Provided information
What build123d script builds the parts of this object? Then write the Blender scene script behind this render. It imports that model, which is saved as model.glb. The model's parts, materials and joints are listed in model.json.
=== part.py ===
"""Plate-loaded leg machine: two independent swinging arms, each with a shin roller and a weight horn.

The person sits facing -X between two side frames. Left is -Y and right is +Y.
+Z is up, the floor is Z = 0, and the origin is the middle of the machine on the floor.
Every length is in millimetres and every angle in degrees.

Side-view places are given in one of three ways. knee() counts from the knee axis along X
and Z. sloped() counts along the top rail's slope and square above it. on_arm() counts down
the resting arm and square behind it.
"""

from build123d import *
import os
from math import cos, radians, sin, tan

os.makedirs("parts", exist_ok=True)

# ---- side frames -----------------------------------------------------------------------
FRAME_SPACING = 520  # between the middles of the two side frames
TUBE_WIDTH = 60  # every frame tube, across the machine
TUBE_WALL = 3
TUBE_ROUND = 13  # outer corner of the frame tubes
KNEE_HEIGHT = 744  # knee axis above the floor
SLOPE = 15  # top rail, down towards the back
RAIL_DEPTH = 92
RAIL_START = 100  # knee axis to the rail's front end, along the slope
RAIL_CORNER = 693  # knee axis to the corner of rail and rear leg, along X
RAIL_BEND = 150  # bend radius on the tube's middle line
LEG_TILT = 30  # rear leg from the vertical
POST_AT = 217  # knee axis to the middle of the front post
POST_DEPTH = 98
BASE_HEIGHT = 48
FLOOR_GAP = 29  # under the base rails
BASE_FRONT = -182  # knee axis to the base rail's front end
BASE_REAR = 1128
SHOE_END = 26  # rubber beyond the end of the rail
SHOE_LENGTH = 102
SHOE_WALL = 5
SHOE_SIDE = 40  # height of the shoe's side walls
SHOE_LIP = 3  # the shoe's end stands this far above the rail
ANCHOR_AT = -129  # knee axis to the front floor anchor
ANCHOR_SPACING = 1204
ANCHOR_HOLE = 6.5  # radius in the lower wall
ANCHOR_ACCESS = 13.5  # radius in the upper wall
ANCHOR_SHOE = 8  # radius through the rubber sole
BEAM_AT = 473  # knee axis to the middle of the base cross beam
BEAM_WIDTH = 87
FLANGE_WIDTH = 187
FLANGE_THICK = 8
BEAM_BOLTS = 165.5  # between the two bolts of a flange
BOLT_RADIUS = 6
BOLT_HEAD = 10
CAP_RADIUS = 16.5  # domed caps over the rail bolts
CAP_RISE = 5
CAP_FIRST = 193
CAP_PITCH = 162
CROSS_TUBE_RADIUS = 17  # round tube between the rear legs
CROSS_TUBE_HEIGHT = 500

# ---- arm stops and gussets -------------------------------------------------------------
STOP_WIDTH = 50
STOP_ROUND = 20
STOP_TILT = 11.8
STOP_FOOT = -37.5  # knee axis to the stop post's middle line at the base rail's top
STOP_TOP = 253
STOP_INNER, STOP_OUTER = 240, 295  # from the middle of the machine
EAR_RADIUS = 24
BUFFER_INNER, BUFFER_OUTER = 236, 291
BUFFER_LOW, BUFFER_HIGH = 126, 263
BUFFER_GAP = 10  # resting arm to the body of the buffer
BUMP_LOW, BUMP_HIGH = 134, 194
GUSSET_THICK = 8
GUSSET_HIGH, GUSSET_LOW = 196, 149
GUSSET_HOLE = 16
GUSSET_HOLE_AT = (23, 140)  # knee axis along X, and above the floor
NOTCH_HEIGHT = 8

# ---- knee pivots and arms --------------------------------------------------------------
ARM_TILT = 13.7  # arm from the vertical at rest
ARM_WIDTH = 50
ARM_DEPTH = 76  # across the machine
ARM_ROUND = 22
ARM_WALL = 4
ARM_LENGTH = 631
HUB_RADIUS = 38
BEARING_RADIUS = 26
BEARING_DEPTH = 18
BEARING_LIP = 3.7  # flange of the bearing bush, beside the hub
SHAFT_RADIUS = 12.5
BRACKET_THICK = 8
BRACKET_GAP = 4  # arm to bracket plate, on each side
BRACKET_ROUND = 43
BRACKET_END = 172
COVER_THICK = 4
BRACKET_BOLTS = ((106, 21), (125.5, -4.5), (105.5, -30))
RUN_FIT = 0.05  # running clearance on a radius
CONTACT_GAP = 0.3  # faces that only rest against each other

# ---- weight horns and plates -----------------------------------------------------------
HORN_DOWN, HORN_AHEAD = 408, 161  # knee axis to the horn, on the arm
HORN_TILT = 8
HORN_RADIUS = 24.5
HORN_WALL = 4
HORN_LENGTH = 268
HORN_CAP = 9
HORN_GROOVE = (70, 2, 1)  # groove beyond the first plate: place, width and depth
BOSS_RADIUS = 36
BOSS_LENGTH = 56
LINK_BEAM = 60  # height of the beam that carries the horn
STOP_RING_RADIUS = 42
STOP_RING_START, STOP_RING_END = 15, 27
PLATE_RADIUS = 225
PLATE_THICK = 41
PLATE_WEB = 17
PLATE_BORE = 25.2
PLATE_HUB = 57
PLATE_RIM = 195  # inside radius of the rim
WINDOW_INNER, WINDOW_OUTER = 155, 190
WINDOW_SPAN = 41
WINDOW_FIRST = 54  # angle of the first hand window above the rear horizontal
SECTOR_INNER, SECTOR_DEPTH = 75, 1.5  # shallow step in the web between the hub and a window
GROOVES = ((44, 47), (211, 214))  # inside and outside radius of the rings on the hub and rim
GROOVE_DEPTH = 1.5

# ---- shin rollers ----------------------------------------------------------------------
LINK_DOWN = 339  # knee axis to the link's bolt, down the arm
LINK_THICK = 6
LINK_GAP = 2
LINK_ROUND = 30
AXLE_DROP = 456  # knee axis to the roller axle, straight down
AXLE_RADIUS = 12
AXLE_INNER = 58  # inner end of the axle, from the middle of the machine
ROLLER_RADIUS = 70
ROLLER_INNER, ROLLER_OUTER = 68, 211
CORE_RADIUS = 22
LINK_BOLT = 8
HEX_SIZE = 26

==

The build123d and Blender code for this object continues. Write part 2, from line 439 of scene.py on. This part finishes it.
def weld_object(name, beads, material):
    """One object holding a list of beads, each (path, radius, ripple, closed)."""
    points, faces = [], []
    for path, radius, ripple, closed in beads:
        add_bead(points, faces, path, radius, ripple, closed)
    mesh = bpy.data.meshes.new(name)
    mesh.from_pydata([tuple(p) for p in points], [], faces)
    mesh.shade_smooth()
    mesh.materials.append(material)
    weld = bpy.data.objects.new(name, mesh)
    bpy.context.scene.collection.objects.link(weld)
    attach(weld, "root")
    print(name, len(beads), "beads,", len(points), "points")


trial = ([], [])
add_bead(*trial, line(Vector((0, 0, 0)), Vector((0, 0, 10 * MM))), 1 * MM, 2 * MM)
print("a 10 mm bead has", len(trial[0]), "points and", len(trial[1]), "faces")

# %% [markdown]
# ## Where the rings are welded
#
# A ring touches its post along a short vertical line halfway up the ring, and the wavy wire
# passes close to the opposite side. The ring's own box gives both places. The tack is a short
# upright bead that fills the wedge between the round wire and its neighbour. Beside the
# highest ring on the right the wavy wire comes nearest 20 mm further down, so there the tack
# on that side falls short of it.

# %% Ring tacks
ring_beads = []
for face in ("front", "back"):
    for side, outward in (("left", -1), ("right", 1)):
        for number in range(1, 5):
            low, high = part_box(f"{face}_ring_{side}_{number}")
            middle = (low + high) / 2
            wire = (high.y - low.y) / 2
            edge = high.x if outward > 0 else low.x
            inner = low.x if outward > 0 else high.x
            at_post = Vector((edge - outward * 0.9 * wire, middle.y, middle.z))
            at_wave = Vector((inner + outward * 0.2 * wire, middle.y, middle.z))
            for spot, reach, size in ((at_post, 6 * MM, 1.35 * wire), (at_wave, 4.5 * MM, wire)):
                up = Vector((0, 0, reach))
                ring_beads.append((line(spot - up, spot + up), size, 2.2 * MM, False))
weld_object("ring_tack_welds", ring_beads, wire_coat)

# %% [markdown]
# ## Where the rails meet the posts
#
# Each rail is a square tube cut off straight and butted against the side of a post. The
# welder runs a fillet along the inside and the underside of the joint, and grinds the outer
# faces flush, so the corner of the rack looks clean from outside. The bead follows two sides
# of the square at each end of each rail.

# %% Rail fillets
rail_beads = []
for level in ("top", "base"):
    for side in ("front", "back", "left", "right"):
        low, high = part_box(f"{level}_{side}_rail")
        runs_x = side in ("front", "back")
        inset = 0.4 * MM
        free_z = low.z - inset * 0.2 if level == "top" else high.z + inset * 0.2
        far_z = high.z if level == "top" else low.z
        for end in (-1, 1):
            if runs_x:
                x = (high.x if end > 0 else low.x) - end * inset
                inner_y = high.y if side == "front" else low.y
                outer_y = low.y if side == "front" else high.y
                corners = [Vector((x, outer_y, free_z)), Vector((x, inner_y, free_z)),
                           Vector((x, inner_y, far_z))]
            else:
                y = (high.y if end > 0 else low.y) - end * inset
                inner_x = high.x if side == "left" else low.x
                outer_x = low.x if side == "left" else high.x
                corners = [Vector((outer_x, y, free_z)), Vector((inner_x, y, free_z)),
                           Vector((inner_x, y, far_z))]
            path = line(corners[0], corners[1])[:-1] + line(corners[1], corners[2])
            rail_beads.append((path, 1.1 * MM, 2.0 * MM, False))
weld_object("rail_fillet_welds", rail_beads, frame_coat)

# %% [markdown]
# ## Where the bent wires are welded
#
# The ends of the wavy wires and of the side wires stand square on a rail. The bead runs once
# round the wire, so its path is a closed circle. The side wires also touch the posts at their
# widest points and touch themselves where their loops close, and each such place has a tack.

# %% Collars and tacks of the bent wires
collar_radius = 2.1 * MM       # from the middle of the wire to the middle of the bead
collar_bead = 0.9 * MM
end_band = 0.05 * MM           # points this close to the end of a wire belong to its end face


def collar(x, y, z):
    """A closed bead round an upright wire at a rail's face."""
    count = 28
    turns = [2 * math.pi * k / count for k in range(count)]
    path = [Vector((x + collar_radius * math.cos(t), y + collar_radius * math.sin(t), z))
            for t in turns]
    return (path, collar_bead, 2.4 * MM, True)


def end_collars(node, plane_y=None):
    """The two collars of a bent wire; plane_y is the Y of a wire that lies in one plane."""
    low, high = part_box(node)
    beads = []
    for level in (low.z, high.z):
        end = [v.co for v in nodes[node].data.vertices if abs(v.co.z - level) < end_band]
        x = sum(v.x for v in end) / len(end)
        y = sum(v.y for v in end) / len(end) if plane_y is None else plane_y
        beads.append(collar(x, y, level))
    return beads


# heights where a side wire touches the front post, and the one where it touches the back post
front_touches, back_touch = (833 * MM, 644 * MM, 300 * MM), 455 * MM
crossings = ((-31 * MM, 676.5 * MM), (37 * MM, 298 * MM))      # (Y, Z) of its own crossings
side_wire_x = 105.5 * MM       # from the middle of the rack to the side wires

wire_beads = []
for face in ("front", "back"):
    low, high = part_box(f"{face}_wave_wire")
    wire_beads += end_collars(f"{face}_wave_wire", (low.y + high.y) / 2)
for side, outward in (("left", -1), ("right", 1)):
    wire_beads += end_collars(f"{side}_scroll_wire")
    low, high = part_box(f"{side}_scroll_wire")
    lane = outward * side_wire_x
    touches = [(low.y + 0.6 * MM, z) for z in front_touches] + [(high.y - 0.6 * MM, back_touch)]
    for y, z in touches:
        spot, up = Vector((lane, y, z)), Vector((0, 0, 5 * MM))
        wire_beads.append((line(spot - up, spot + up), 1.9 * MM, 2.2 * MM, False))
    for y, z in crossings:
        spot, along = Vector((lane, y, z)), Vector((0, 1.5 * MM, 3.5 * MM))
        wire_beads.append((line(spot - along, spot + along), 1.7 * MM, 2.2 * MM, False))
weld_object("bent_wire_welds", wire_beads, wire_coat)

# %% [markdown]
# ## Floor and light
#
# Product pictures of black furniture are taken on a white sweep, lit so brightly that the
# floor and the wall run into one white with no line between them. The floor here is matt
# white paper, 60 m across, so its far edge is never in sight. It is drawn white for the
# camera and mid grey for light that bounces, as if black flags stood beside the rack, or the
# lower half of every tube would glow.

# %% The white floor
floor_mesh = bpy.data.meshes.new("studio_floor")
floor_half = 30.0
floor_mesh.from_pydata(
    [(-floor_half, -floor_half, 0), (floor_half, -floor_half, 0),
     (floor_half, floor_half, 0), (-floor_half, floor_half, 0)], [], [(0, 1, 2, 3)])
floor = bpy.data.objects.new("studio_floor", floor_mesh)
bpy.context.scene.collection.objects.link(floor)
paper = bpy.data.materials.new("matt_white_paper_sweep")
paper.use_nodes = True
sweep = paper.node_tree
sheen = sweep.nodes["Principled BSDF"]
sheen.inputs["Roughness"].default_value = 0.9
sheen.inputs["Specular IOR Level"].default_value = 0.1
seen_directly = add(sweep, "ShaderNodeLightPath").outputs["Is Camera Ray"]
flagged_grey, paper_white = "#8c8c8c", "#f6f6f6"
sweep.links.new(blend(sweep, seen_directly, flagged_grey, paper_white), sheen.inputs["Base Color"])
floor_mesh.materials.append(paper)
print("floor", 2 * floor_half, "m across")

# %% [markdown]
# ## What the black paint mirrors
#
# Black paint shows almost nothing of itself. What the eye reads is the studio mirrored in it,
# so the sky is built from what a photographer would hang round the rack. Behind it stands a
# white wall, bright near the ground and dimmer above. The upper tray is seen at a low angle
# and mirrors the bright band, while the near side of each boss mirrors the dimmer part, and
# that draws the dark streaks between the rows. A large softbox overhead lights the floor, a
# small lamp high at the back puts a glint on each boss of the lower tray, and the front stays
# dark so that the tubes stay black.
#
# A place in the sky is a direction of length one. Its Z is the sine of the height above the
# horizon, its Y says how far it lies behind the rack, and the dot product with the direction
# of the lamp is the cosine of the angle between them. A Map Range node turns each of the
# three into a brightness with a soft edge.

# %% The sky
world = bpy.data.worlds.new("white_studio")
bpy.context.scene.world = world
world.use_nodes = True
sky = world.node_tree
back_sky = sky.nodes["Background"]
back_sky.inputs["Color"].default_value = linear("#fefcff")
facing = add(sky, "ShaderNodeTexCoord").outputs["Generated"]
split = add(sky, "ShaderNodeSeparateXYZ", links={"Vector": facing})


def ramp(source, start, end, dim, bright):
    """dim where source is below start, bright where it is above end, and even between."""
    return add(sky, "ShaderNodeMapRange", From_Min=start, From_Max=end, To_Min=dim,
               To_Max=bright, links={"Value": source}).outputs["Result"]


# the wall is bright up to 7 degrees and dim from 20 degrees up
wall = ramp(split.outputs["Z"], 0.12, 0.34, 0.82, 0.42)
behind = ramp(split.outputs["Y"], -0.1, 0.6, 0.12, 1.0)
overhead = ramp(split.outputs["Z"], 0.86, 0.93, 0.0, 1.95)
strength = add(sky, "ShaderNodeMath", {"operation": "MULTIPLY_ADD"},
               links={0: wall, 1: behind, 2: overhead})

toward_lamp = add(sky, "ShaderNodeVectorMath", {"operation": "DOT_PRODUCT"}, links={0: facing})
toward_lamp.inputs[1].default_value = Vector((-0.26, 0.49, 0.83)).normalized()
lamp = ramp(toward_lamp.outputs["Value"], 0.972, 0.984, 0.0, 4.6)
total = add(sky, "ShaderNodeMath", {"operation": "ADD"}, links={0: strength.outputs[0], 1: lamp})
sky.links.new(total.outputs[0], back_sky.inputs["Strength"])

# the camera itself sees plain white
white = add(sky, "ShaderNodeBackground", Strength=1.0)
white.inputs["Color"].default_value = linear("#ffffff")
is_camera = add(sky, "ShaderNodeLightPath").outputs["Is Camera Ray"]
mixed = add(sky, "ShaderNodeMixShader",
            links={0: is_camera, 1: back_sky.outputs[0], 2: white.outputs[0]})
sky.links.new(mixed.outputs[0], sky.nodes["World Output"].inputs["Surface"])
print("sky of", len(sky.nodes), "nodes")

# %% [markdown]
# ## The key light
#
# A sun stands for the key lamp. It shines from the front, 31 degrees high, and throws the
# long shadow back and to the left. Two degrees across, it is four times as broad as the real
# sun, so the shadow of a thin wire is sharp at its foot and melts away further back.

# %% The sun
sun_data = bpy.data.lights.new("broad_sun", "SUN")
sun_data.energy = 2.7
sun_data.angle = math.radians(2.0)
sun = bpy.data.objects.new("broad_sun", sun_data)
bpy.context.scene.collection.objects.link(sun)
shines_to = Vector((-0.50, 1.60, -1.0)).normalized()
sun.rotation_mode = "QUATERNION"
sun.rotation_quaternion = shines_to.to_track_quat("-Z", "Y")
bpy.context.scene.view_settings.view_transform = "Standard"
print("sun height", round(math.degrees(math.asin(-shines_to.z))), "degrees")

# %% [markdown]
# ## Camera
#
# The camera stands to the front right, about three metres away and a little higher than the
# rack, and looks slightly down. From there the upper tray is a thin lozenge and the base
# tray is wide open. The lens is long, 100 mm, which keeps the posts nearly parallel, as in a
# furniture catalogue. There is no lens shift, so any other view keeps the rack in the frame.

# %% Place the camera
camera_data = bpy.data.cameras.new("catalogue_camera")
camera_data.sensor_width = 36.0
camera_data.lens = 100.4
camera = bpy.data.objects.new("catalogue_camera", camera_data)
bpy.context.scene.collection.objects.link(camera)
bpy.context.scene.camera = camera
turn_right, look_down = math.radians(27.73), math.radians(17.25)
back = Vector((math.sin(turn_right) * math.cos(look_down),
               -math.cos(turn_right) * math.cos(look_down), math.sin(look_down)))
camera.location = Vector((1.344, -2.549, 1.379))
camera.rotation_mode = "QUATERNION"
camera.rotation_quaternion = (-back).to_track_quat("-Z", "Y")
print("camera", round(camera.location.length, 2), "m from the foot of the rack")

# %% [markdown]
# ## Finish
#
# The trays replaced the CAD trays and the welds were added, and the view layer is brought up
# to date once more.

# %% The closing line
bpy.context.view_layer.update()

--

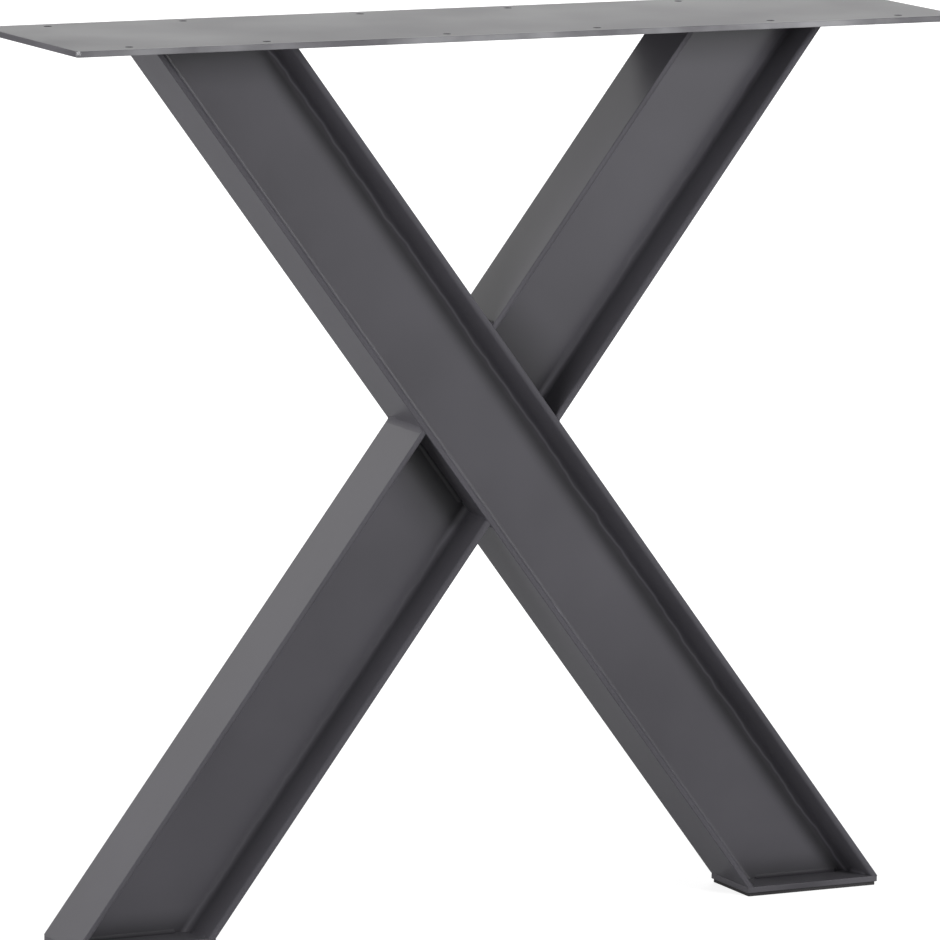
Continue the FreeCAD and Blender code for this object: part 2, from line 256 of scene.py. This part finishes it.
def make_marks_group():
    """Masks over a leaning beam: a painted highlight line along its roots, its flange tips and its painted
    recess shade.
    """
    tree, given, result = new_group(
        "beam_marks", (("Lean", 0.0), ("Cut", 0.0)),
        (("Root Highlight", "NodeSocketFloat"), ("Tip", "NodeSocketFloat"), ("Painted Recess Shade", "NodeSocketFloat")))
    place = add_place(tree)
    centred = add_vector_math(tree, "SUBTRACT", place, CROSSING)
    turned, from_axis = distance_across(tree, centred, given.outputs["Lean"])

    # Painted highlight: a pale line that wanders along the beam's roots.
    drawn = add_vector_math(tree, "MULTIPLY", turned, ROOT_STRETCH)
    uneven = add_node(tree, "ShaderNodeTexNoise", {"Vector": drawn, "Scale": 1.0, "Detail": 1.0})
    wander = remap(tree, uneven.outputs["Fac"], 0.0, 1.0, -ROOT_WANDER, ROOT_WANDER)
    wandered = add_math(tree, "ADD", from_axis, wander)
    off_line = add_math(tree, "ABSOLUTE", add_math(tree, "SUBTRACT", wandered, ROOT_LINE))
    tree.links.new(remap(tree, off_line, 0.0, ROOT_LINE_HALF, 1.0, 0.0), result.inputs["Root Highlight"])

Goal
For each line above that contains the word "scene", copy that line.

Result of this task
What build123d script builds the parts of this object? Then write the Blender scene script behind this render. It imports that model, which is saved as model.glb. The model's parts, materials and joints are listed in model.json.
The build123d and Blender code for this object continues. Write part 2, from line 439 of scene.py on. This part finishes it.
    bpy.context.scene.collection.objects.link(weld)
bpy.context.scene.collection.objects.link(floor)
bpy.context.scene.world = world
bpy.context.scene.collection.objects.link(sun)
bpy.context.scene.view_settings.view_transform = "Standard"
bpy.context.scene.collection.objects.link(camera)
bpy.context.scene.camera = camera
Continue the FreeCAD and Blender code for this object: part 2, from line 256 of scene.py. This part finishes it.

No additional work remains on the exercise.